The British Home Office has lost track of over 900 foreign criminals, many of whom the government has failed to enact deportation orders against.

Home Office figures released as a result of a Freedom of Information request have shown that there are currently 916 Foreign National Offenders (FNOs) listed as having absconded into the country.

The foreign criminals include sixteen rapists, including child predators, and 20 other types of sex offender, along with 16 burglars, 53 robbers, 65 thieves, and 53 violent offenders including murderers.

The foreigners are said to have avoided deportation by disappearing after their release from prison or in some cases escaping from jails or prison vans.

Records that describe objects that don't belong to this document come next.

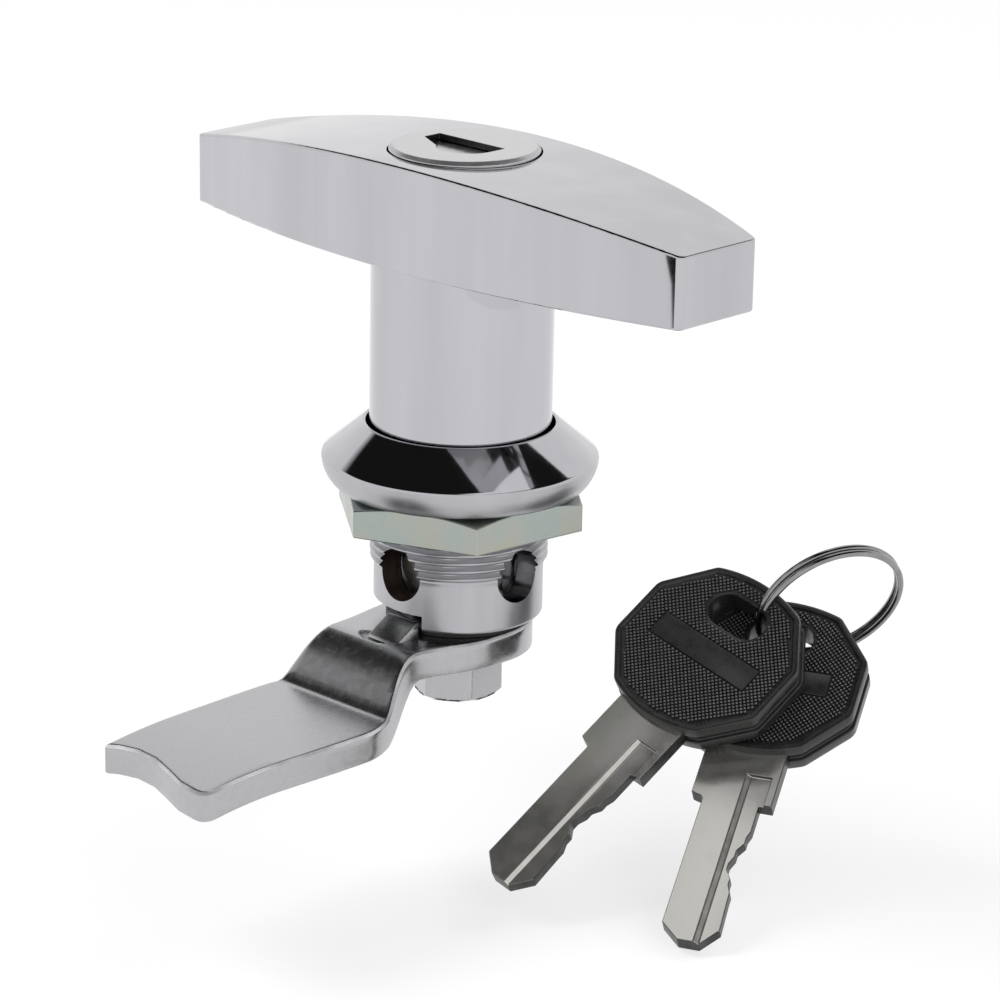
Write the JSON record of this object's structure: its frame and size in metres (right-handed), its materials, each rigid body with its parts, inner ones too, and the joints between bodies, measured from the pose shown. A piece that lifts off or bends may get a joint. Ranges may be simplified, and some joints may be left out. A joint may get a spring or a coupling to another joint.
{
  "type": "t-handle lock",
  "caption": "Keyed T-handle cam lock: a T-bar turns a cranked cam a quarter turn, and a wafer plug in the bar throws a pin into the threaded housing; two keys on a split ring.",
  "frame": {"origin": "on the lock's axis in the plane where the housing's collar seats on the door", "axes": "+Z out of the door along the handle's neck, +X along the T-bar, and the cam points to -Y"},
  "size_m": [0.0858, 0.0915, 0.0898],
  "materials": {
    "chrome_casting": "mirror chrome over zinc casting",
    "polished_steel": "polished stainless",
    "zinc_plate": "bright zinc plate with a blue-green tint",
    "nickel_plate": "bright nickel plate, softly satin",
    "zinc_die_cast": "as cast",
    "wafer_brass": "stamped",
    "turned_steel": "turned",
    "spring_steel": "drawn wire",
    "seal_rubber": "matte",
    "black_nylon": "moulded",
    "ring_steel": "dark chrome wire",
    "black_key_plastic": "moulded, finely textured",
    "key_nickel": "nickel plate"
  },
  "bodies": {
    "lock_housing": {"housing": "chrome_casting"},
    "panel_nut": {"hex_nut": "zinc_plate"},
    "handle": {"t_handle": "chrome_casting", "slide_washer": "black_nylon", "o_ring": "seal_rubber", "cam": "nickel_plate", "spring_washer": "nickel_plate", "cam_bolt": "nickel_plate"},
    "key_plug": {"plug": "zinc_die_cast", "plug_cap": "polished_steel", "plug_retainer": "wafer_brass", "wafer_springs": "spring_steel", "driver": "zinc_die_cast"},
    "throw_pin": {"locking_pin": "turned_steel"},
    "shutter": {"dust_shutter": "polished_steel"},
    "key_set_ring": {"key_ring": "ring_steel"},
    "key_one": {"key_1_head": "black_key_plastic", "key_1_blade": "key_nickel"},
    "key_two": {"key_2_head": "black_key_plastic", "key_2_blade": "key_nickel"},
    "wafer_1": {"wafer_1": "wafer_brass"},
    "wafer_2": {"wafer_2": "wafer_brass"},
    "wafer_3": {"wafer_3": "wafer_brass"},
    "wafer_4": {"wafer_4": "wafer_brass"},
    "wafer_5": {"wafer_5": "wafer_brass"}
  },
  "joints": [
    {"name": "handle_turn", "type": "hinge", "parent": "lock_housing", "child": "handle", "pos_m": [0, 0, 0], "axis": [0, 0, -1], "range_deg": [0, 90]},
    {"name": "plug_turn", "type": "hinge", "parent": "handle", "child": "key_plug", "pos_m": [0, 0, 0], "axis": [0, 0, -1], "range_deg": [0, 90]},
    {"name": "pin_throw", "type": "slide", "parent": "handle", "child": "throw_pin", "axis": [0, -1, 0], "range_m": [0, 0.00255]},
    {"name": "nut_travel", "type": "slide", "parent": "lock_housing", "child": "panel_nut", "axis": [0, 0, -1], "range_m": [0, 0.0055]},
    {"name": "shutter_swing", "type": "hinge", "parent": "key_plug", "child": "shutter", "pos_m": [0, 0.00275, 0.04062], "axis": [1, 0, 0], "range_deg": [0, 88], "stiffness_Nm_per_rad": 0.00005, "springref_deg": -20.05},
    {"name": "keys_pick_up", "type": "slide", "parent": "lock_housing", "child": "key_set_ring", "axis": [0, 0, 1], "range_m": [0, 0.03]},
    {"name": "key_one_swing", "type": "hinge", "parent": "key_set_ring", "child": "key_one", "pos_m": [0.02826, 0.02442, -0.01762], "axis": [0.2164, -0.5862, 0.7807], "range_deg": [-8, 8]},
    {"name": "key_two_swing", "type": "hinge", "parent": "key_set_ring", "child": "key_two", "pos_m": [0.02783, 0.02952, -0.02198], "axis": [0.2495, -0.5072, 0.8249], "range_deg": [-8, 8]},
    {"name": "wafer_1_slide", "type": "slide", "parent": "key_plug", "child": "wafer_1", "axis": [1, 0, 0], "range_m": [0, 0.0009]},
    {"name": "wafer_2_slide", "type": "slide", "parent": "key_plug", "child": "wafer_2", "axis": [1, 0, 0], "range_m": [0, 0.0009]},
    {"name": "wafer_3_slide", "type": "slide", "parent": "key_plug", "child": "wafer_3", "axis": [1, 0, 0], "range_m": [0, 0.0009]},
    {"name": "wafer_4_slide", "type": "slide", "parent": "key_plug", "child": "wafer_4", "axis": [1, 0, 0], "range_m": [0, 0.0009]},
    {"name": "wafer_5_slide", "type": "slide", "parent": "key_plug", "child": "wafer_5", "axis": [1, 0, 0], "range_m": [0, 0.0009]}
  ],
  "couplings": [
    {"joint": "pin_throw", "follows": "plug_turn", "m_per_rad": 0.0016207}
  ]
}
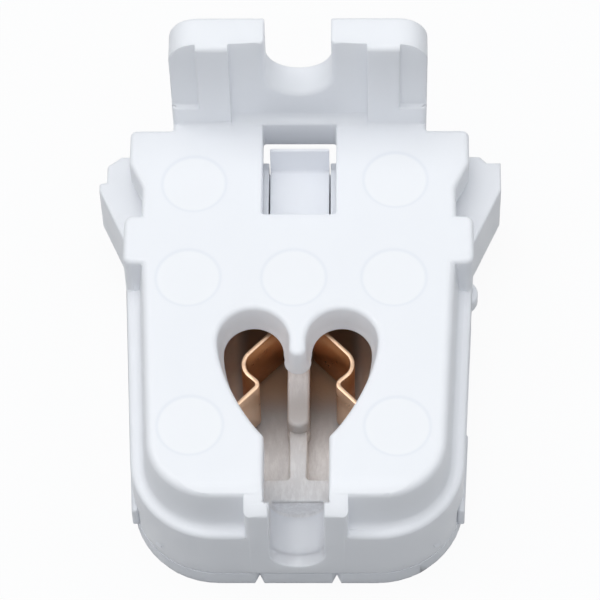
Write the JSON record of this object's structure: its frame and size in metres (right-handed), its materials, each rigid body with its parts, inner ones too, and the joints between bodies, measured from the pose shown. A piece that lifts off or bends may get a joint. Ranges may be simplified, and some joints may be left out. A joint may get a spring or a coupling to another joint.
{
  "type": "fluorescent tube lamp holder",
  "caption": "End holder for a two-pin fluorescent tube: heart-shaped pin opening with an entry slot, bent spring contacts, snap wings and an upright screw flange at the foot.",
  "frame": {"origin": "on the flat back, under the middle of the whole part's box", "axes": "+X across the holder, +Y from the free end where the tube goes in to the foot flange, +Z from the back to the lamp face"},
  "size_m": [0.044, 0.0514, 0.0315],
  "materials": {
    "housing_plastic": "fine satin, moulded white",
    "cover_plastic": "fine satin, moulded white, spark-eroded inside",
    "contact_bronze": "rolled phosphor bronze strip"
  },
  "bodies": {
    "root": {"front_housing": "housing_plastic", "rear_cover": "cover_plastic", "contact_left": "contact_bronze", "contact_right": "contact_bronze"}
  },
  "joints": []
}
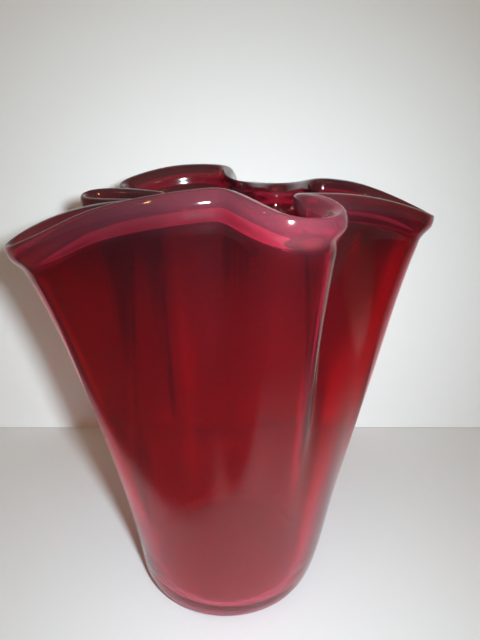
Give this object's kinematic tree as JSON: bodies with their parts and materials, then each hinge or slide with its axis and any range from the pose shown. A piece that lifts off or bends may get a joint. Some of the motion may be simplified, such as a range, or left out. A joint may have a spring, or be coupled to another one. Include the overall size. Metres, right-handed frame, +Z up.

Foreign criminals escaping into the population is not a new phenomenon in Britain, with Tony Blair-era home secretary Charles Clarke having been forced to resign from his post in 2006 after it emerged that the Labour government had set free 1,023 foreign criminals who should have been deported from the country.

Conservative governments have also failed to tackle the problem, with a 2017 report from then-Chief Inspector of Borders David Bolt revealing that the government of Theresa May had lost track of at least 753 foreign criminals.

Over the past two years, the number of Foreign National Offender (FNO) absconders has risen by 169, despite persistent tough talk on immigration and crime from Home Secretary Priti Patel.

One of the absconders highlighted in the report includes Iraqi national Rezgar Zengana, who impersonated a private taxi driver in order to rape a 25-year-old woman in Glasgow in 2006. The 38-year-old, who is featured on the National Crime Agency’s most wanted list, remains at large after escaping before his sentencing hearing.